RECORD SET:
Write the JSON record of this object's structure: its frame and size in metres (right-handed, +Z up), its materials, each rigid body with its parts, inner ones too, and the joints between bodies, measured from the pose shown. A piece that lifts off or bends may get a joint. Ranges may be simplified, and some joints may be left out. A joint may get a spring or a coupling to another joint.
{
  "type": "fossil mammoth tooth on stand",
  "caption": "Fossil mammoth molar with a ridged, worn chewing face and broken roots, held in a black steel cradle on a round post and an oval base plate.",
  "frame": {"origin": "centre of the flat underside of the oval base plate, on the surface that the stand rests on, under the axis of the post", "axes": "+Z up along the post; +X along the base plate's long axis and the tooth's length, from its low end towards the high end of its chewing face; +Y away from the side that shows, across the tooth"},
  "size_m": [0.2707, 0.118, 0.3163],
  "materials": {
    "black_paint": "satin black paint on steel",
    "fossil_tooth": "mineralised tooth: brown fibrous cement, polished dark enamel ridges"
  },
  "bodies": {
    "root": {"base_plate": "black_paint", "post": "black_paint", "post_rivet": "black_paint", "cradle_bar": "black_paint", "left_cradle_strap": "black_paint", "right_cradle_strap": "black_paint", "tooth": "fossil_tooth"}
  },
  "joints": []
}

...

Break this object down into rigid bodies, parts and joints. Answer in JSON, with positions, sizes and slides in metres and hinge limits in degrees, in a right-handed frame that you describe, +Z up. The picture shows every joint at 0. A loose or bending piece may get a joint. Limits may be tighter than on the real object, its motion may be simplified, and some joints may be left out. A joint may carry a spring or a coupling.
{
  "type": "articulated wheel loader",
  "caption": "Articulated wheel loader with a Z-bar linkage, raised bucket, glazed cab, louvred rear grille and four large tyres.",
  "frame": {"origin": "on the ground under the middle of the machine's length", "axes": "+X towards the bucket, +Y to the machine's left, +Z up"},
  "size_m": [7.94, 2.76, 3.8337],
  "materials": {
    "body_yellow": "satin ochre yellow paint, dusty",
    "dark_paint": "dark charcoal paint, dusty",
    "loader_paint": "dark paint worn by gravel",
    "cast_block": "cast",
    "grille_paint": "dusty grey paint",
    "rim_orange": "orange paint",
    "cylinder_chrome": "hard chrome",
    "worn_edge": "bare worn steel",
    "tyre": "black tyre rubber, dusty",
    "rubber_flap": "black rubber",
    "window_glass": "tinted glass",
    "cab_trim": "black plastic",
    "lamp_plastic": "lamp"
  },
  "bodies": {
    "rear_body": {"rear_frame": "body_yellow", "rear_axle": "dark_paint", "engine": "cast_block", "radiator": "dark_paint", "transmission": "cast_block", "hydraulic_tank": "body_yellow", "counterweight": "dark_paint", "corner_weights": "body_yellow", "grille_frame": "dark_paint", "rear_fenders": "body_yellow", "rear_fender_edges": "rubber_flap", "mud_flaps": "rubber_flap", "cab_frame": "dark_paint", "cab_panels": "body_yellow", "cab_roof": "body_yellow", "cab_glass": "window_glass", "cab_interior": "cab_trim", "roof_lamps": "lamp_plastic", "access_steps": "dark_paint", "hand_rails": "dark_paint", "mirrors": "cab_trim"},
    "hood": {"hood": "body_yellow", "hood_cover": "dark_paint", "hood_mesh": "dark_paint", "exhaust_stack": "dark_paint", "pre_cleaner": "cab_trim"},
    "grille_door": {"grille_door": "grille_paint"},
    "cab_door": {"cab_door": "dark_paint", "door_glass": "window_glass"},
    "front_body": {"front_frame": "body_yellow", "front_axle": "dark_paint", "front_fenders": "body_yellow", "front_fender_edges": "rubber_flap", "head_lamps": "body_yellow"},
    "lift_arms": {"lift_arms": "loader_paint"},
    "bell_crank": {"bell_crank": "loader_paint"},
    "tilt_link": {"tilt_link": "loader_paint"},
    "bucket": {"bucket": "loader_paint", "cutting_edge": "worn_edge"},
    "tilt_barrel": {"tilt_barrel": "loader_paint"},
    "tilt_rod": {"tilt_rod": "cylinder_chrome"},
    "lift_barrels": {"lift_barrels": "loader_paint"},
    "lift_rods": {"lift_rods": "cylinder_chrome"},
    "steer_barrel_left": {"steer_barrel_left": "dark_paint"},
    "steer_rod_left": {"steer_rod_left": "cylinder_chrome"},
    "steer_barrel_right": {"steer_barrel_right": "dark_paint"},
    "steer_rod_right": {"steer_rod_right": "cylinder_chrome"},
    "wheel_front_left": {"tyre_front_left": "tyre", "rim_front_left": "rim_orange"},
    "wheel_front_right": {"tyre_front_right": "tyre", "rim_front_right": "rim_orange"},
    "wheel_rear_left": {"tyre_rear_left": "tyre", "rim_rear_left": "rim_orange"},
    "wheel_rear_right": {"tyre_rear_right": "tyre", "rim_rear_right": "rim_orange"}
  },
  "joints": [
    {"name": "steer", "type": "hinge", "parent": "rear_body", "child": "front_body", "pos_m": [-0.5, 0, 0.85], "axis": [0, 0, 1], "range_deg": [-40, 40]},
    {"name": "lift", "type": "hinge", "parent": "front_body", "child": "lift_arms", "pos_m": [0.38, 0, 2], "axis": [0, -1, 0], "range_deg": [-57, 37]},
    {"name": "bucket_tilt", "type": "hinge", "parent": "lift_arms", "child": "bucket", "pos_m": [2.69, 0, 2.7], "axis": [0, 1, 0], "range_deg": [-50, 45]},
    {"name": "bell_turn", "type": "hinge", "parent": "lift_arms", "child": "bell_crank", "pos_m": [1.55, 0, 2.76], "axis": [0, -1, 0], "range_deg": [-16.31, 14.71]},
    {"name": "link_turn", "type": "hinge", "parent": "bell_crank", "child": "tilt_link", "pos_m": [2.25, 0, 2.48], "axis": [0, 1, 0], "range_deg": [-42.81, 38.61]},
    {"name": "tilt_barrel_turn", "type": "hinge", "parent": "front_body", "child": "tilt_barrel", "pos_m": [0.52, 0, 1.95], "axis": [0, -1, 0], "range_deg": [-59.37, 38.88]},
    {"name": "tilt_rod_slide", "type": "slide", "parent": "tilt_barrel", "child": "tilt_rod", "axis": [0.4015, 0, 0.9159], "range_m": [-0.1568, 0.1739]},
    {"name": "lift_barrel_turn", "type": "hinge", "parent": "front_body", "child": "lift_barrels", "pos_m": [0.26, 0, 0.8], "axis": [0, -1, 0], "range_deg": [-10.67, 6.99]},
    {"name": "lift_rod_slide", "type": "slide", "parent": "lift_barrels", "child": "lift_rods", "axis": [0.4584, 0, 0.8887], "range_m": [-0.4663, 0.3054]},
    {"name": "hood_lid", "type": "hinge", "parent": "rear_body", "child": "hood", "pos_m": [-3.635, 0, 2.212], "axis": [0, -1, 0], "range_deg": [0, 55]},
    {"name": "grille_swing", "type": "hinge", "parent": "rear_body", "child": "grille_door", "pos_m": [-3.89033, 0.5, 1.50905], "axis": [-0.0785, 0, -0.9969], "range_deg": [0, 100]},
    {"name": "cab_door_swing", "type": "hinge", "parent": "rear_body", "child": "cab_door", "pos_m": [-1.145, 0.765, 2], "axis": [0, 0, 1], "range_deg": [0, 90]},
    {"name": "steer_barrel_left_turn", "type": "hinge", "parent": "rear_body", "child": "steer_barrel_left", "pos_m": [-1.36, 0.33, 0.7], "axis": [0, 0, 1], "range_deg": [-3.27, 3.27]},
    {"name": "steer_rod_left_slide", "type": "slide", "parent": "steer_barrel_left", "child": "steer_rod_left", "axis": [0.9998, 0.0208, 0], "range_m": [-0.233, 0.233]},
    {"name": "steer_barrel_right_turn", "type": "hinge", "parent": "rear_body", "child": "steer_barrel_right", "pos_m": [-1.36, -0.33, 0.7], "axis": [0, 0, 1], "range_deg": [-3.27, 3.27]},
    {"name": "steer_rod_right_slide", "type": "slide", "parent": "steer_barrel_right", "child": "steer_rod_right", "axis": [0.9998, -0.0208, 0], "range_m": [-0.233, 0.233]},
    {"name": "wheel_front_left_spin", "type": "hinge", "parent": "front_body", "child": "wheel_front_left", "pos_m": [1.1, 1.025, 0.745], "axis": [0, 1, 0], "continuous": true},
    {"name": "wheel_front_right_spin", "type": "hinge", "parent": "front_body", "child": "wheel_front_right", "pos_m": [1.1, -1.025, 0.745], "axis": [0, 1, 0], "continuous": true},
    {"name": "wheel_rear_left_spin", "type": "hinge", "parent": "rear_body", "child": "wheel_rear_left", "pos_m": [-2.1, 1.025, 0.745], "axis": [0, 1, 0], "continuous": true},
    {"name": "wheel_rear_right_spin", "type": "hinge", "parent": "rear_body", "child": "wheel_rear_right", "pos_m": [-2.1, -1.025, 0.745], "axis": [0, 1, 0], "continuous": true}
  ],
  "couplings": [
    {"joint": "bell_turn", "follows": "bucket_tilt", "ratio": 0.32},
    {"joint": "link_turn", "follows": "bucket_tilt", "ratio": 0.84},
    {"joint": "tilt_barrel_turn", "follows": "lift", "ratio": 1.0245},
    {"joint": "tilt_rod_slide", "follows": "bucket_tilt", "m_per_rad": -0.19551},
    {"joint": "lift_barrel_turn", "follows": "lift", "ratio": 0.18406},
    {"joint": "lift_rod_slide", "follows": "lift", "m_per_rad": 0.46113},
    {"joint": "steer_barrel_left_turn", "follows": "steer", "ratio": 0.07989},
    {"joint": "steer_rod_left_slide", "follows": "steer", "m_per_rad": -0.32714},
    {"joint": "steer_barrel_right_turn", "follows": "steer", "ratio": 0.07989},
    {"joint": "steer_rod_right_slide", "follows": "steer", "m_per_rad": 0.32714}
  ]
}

BRIEF: Filter for "piece". Return all lines that hold it.

SOLUTION:
Write the JSON record of this object's structure: its frame and size in metres (right-handed, +Z up), its materials, each rigid body with its parts, inner ones too, and the joints between bodies, measured from the pose shown. A piece that lifts off or bends may get a joint. Ranges may be simplified, and some joints may be left out. A joint may get a spring or a coupling to another joint.
Break this object down into rigid bodies, parts and joints. Answer in JSON, with positions, sizes and slides in metres and hinge limits in degrees, in a right-handed frame that you describe, +Z up. The picture shows every joint at 0. A loose or bending piece may get a joint. Limits may be tighter than on the real object, its motion may be simplified, and some joints may be left out. A joint may carry a spring or a coupling.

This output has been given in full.